Messing für Karl Ziemssen

Stolpersteineinweihung in Fuhlsbüttel

Arbeiter Karl Ziemssen mit Kollegen 1929 auf Helgoland

Arbeiter Karl Ziemssen mit Kollegen 1929 auf Helgoland

Senenko/ Infoarchiv Norderstedt | Am 26. Mai 2012 wird ab 11 Uhr im Ipernweg 11, Hamburg-Fuhlsbüttel, der Stolperstein für Karl Ziemssen (1903-1942) eingeweiht.
Karl Friedrich Ziemssen, 1903 in Hamburg geboren, besucht die öffentliche Volksschule in Rothenburgsort. Nach einer Malerlehre absolviert er eine Fachausbildung zum Plakat- und Schriftmaler. Dort lernt er auch den zwei Jahre älteren Kunstmaler Otto Richter kennen. Die beiden werden Freunde. Sohn Edgar erinnert sich gut: „Die beiden waren immer in Diskussionen um die Weltanschauung verwickelt“. Später, als Otto Richter schon als Künstler in Hamburg etwas bekannter war, besuchte die Familie auch eine seiner Ausstellungen. Edgar über den Freund: „Otto Richter war in der KPD. Als in der Nazizeit einmal ein Genosse von der Gestapo gesucht wurde, hat er ihn in seiner Besenkammer versteckt. Die Gestapo klingelte zwar auch bei Otto Richter, konnte aber nichts finden...".
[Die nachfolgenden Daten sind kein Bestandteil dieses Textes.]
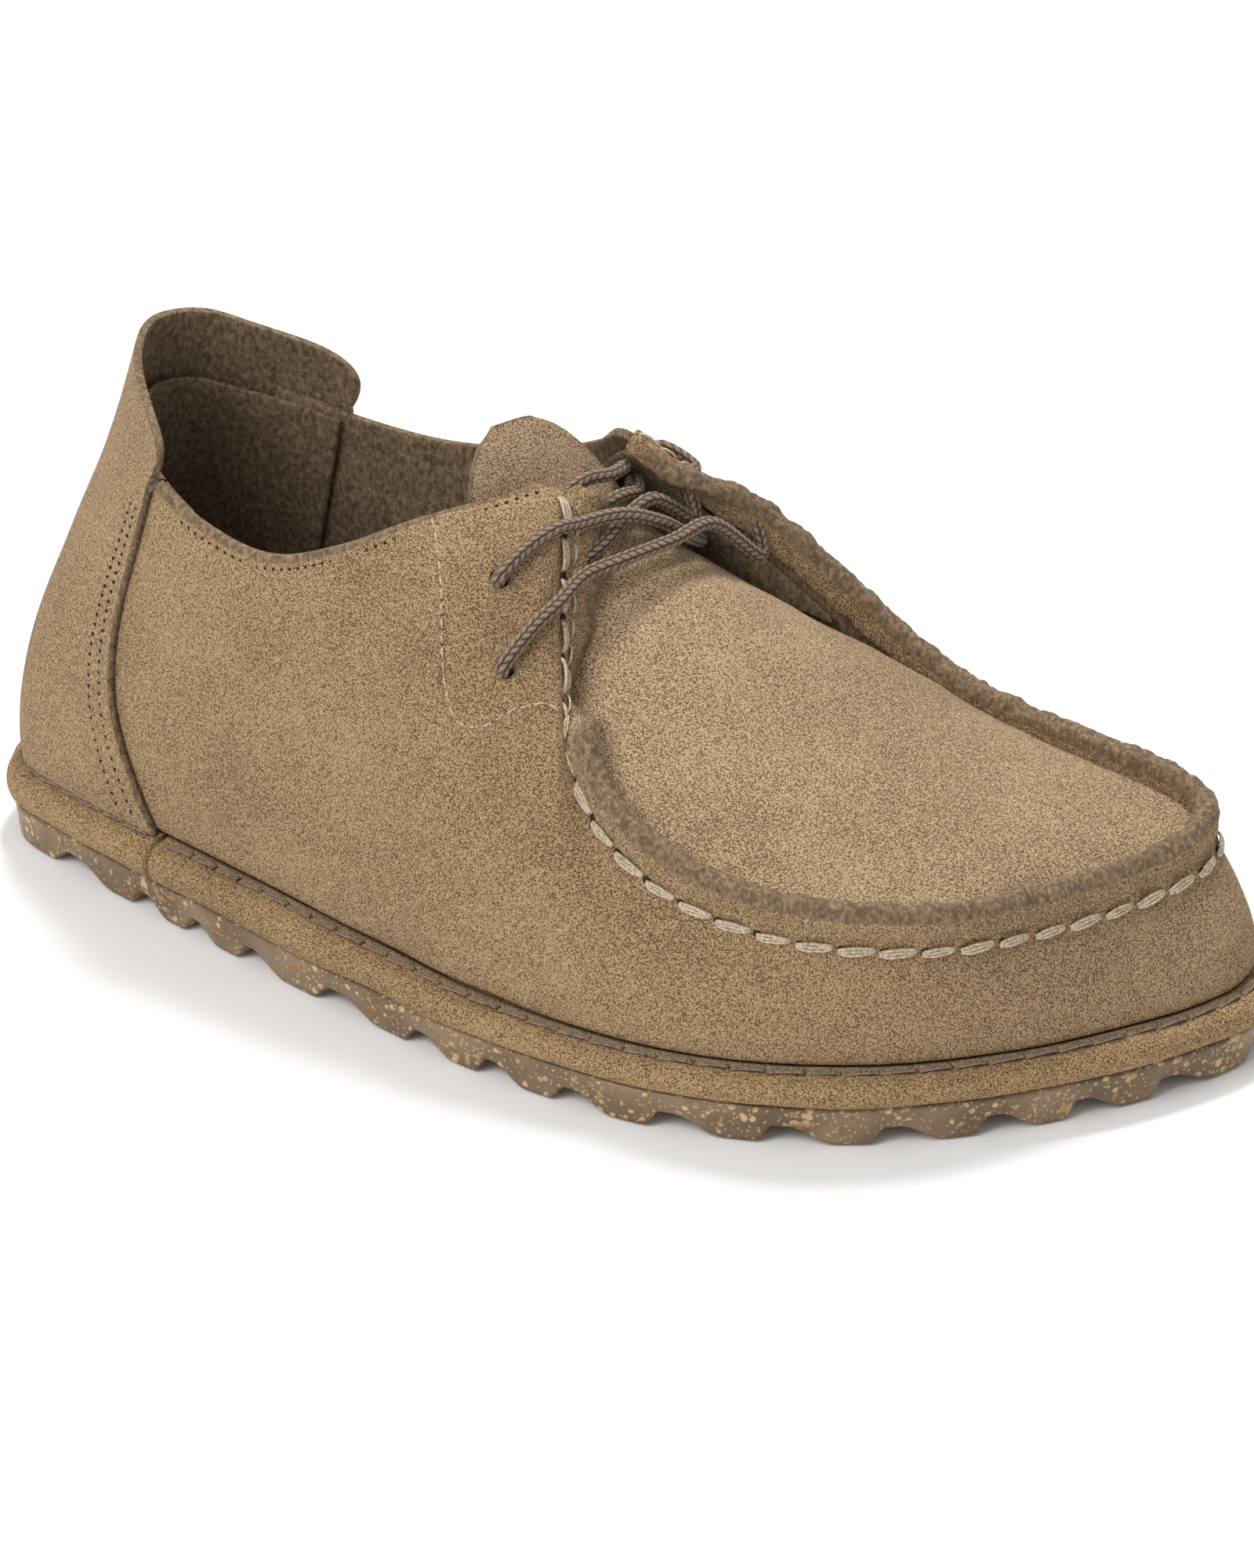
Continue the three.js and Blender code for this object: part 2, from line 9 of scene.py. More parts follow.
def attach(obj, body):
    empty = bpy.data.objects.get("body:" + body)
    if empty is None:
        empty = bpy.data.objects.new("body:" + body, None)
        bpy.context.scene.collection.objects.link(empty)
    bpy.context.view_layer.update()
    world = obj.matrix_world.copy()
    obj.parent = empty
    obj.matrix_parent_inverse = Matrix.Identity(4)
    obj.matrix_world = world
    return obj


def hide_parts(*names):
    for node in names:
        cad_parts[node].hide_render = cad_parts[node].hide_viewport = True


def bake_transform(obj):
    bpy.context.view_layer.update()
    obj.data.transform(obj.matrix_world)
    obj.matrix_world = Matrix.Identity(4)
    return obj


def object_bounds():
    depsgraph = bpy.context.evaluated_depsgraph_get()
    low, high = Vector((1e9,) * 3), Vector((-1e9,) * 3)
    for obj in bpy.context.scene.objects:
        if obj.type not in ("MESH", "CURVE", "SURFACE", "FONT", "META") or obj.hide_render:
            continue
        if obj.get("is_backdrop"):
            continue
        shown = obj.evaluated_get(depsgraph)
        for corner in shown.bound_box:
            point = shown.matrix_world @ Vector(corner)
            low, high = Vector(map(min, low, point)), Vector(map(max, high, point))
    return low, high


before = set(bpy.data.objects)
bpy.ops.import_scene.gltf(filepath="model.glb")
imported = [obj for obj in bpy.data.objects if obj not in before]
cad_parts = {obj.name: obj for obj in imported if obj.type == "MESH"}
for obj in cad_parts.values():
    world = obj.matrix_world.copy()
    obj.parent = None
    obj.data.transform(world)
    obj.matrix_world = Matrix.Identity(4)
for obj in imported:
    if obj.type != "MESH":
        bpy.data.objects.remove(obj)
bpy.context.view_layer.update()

"Beleidigung der Wehrmacht"

Im Mai 1933 wird Karl Ziemssen erstmals im Polizeigefängnis Fuhlsbüttel (später als „Kolafu“ bekannt) für drei Wochen inhaftiert. Immer wieder wird er dann verurteilt und eingesperrt. Auf freiem Fuß verdient er als Malergehilfe seinen Lebensunterhalt. 1936 sitzt er in der Haftanstalt Glasmoor und drei Monate im Kolafu, 1937 kommt er für drei Wochen abermals nach Kolafu, 1941 in die Haftanstalt Harburg. Nach dem Krieg bestätigte das Landgericht Hamburg der Familie die Verurteilung des Vaters wegen „Vergehen gegen § 2 des Gesetzes gegen heimtückische Angriffe auf Staat und Partei und zum Schutz der Parteiuniformen vom 20.12.1934“. Was genau zu seiner Haftstrafe im Gefängnis Harburg, Buxtehuderstraße 9, geführt hatte, deutet Karl Ziemssen in einem Brief am 15. Februar 1942 an seine Mutter an: „Solltet Ihr nicht wissen, warum ich hier bin? Beleidigung der Wehrmacht (Heimtücke).“ Im Scheidungverfahren 1942, bei dem Karl wegen seiner Haft in Harburg nicht persönlich anwesend sein kann, gibt seine politische Einstellung schließlich den Ausschlag. Im Scheidungsurteil heißt es: „Durch die neue Straftat hat der Beklagte wiederum seinen schlechten Charakter gezeigt. In einem Kriege um das Sein des deutschen Volkes beleidigt der Beklagte (...) die deutsche Wehrmacht. Er bringt dadurch nicht nur sich selbst in Haft, sondern setzt auch seine Familie wiederum der Not aus.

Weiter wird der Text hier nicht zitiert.